The Sound of Community Being Built

“Wanted to invite anyone in the LA area for another training ride next week. We will be starting from M Street and headed up PCH for 25 miles and back. Hope you can come join us.” (Lincoln Fuge, chef, Lettuce Entertain You)

“Anyone down for a Wednesday or Thursday PCH ride 60 -70 miles   Around 9 am????” (Ryan Osasky, Chef, Church Key)

“Bad news – I got on my bike and it wrecked my back. That being said, is there a different way I can support the race? Are people cooking along the way?” (Amanda Haas, Williams-Sonoma Director of Culinary)

“For those of you that are interested: All levels welcome: I have 5 riders already confirmed. Sunday February 28, 2016   Meet time 6:30am  Roll time 7am”  (Chef Travis Flood)

“6:30am?!  Don’t any of you work in a kitchen until 1 am Saturday night?!”(Chef Ryan Osasky)


Dear Share Our Strength and Community Wealth Partners colleagues:

These are just a fraction of the emails being exchanged among dozens of chef riders for Chefs Cycle 2016. These are the sounds of a community being built. And this is how sharing strength creates community.

Last June, 25 riders signed up to for the California ride, in addition to the 25 who rode from New York to DC on the east coast.  As of this morning 106 have signed up to ride Chefs Cycle 2016. It is only the beginning of March. We will achieve the goal of 200 riders and $1 million in new revenue for the No Kid Hungry campaign. Not just because we are recruiting riders, but because they are recruiting each other.

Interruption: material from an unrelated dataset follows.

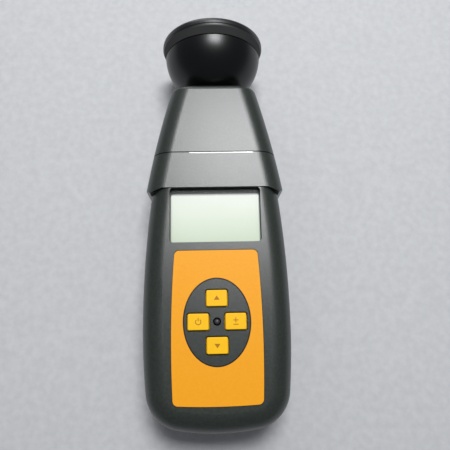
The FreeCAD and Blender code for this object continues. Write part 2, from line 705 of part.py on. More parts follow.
def build_rear_shell():
    bay_out = BAY_HALF + " + bay_wall"
    bay_block = block("bay_block", "-(%s)" % bay_out, bay_out,
                      BAY_LOW + " - bay_wall", BAY_TOP + " + bay_wall",
                      "wall_thickness / 2", "split_height")
    ledge_out = DOOR_HALF + " + 2 * bay_wall"
    ledge = common("door_ledge", case_inside,
                   block("ledge_block", "-(%s)" % ledge_out, ledge_out,
                         TAIL, BAY_LOW, "door_thickness + door_clearance",
                         "door_thickness + door_clearance + bay_wall"))
    added = [rear_half, bay_block, ledge]
    hole = block("bay_hole", "-" + BAY_HALF, BAY_HALF, BAY_LOW, BAY_TOP, "-wall_thickness", BAY_CEILING)
    reach = DOOR_HALF + " + door_clearance"
    way = block("door_way", "-(%s)" % reach, reach, TAIL, DOOR_TOP + " + door_clearance",
                "-wall_thickness", "door_thickness + door_clearance")
    deep = reach + " + tongue_width"
    groove = block("door_groove", "-(%s)" % deep, deep, TAIL, DOOR_TOP + " + door_clearance",
                   "door_thickness - tongue_depth - door_clearance", "door_thickness + door_clearance")
    holes = [hole, way, groove]
    for place, x, y, sink in CASE_SCREWS:
        for side, sx in both_sides(x):
            tag = "rear_boss_%s_%s" % (place, side)
            foot = "wall_thickness / 2" if place == "upper" else "door_thickness + door_clearance"
            added.append(rod(tag, "boss_radius + boss_flare", "split_height - (%s)" % foot,
                             sx, y, foot))
            holes.append(rod(tag + "_hole", "case_screw_radius + screw_play", "split_height", sx, y, "0"))
            holes.append(rod(tag + "_seat", "case_screw_head + screw_play", sink + " + wall_thickness",
                             sx, y, "-wall_thickness"))
    for place, y in HV_POSTS:
        for side, sx in both_sides("hv_post_x"):
            tag = "hv_post_%s_%s" % (place, side)
            added.append(rod(tag, "post_radius", "hv_height - wall_thickness / 2", sx, y,
                             "wall_thickness / 2"))
            holes.append(rod(tag + "_hole", "board_screw_radius", "board_screw_length", sx, y,
                             "hv_height - board_screw_length + board_thickness"))
    lug_y = along("at_seam + head_screw_rise")
    lug_low = "wall_thickness + neck_clearance"
    for side, sx in both_sides("head_screw_x"):
        web = block("lug_web_" + side, sx + " - lug_radius", sx + " + lug_radius",
                    along("at_seam - wall_thickness"), lug_y, lug_low, lug_low + " + lug_depth")
        lug = rod("lug_" + side, "lug_radius", "lug_depth", sx, lug_y, lug_low)
        added.extend([web, lug])
        holes.append(rod("lug_hole_" + side, "board_screw_radius", "head_screw_length", sx, lug_y, "0"))
    return cut("rear_shell", fuse("rear_shell_blank", *added), *holes)


node(build_rear_shell(), "rear_shell")


def build_door():
    plate = block("door_plate", "-" + DOOR_HALF, DOOR_HALF, TAIL, DOOR_TOP, "0", "door_thickness")
    reach = DOOR_HALF + " + tongue_width"
    tongues = block("door_tongues", "-(%s)" % reach, reach, TAIL, DOOR_TOP,
                    "door_thickness - tongue_depth", "door_thickness")
    blank = common("door_blank", case_outside, fuse("door_section", plate, tongues))
    grooves = []
    for index in range(int(number("grip_count"))):
        start = along("at_grip + %d * grip_spacing" % index)
        grooves.append(block("grip_%d" % index, "-grip_half_width", "grip_half_width",
                             start, start + " + grip_width", "-grip_depth", "grip_depth"))
    return cut("battery_door", blank, *grooves)


node(build_door(), "battery_door")

# Cells and their contacts


def cell_x(index):
    return "(%d - (cell_count - 1) / 2) * cell_spacing" % index


CELL_LOW = along("at_bay_low + leaf_reach")
CELLS = range(int(number("cell_count")))


def build_cell(index):
    """An AA cell along Y. Cells 0 and 2 point to the lamp, and cells 1 and 3 to the tail."""
    name = "battery_%d" % (index + 1)
    if index % 2 == 0:
        can_y, nub_y = CELL_LOW, CELL_LOW + " + cell_length"
    else:
        nub_y = BAY_TOP + " - leaf_reach - cell_length - nub_length"
        can_y = nub_y + " + nub_length"
    can = rod(name + "_can", "cell_radius", "cell_length", cell_x(index), can_y, "cell_height", ALONG_Y)
    nub = rod(name + "_nub", "nub_radius", "nub_length", cell_x(index), nub_y, "cell_height", ALONG_Y)
    return node(fuse(name, can, nub), name)


for cell in CELLS:
    build_cell(cell)


def contact_block(name, index, y_low, y_high, half_z="contact_half"):
    return block(name, cell_x(index) + " - contact_half", cell_x(index) + " + contact_half",
                 y_low, y_high, "cell_height - %s" % half_z, "cell_height + %s" % half_z)


def build_contacts():
    """Flat plates at each nub, and bent leaves at each flat end."""
    plates, leaves = [], []
    for index in CELLS:
        tail_leaf = index % 2 == 0
        at_tail = contact_block("contact_tail_%d" % index, index, BAY_LOW,
                                BAY_LOW + " + contact_thickness")
        at_top = contact_block("contact_top_%d" % index, index, BAY_TOP + " - contact_thickness", BAY_TOP)
        foot, plate = (at_tail, at_top) if tail_leaf else (at_top, at_tail)
        plates.append(plate)
        wall = BAY_LOW if tail_leaf else BAY_TOP
        way = "+" if tail_leaf else "-"
        near = "(%s %s contact_thickness)" % (wall, way)
        tip = "(%s %s leaf_reach)" % (wall, way)
        back = "(%s %s (leaf_reach - contact_thickness))" % (wall, way)
        low, middle, high = "cell_height - contact_half", "cell_height", "cell_height + contact_half"
        leaf = doc.addObject("PartDesign::Body", "leaf_%d" % index)
        drawing = outline(leaf, [
            (near, low + " + contact_thickness"), (tip, middle), (near, high),
            (near, high + " - contact_thickness"), (back, middle), (near, low + " + 2 * contact_thickness"),
        ], role="YZ_Plane", lift=cell_x(index) + " - contact_half / 2")
        doc.recompute()
        strip = leaf.newObject("PartDesign::Pad", "leaf_%d_pad" % index)
        strip.Profile = drawing
        bind(strip, "Length", "contact_half")
        leaves.append(fuse("leaf_contact_%d" % index, foot, leaf))
    node(group("battery_plates", *plates), "battery_plates")
    node(group("battery_leaves", *leaves), "battery_leaves")


build_contacts()

# Head cap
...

Chefs Cycle has gone viral in the true sense of the word.  It is coursing through the bloodstream of the culinary community and tapping into that deep desire to make a difference, to leverage one’s own strengths, gifts, talents, and passions to serve others. 

Dan Pallotta, inventor of the AIDS rides always asserts that people want to be challenged to do something not easy but hard.  In a world of one-clicks, “likes”, “shares”, etc. , Chefs Cycle is a heavier lift. And that’s its appeal.

The ride route also mirrors our roadmap to ending childhood hunger. Chefs Cycle is not something you can do on your own. At least not easily. You have to embrace being part of something larger than yourself. You have to depend on others to train and find your way and they have to be able to depend on you. You have to stick with a plan but also make constant course corrections to it.

Riding 300 miles in 3 days, and the months of training that precede it, may sound like a test of endurance.  But listen closely and what you will hear are the sounds from the construction site where community is being built.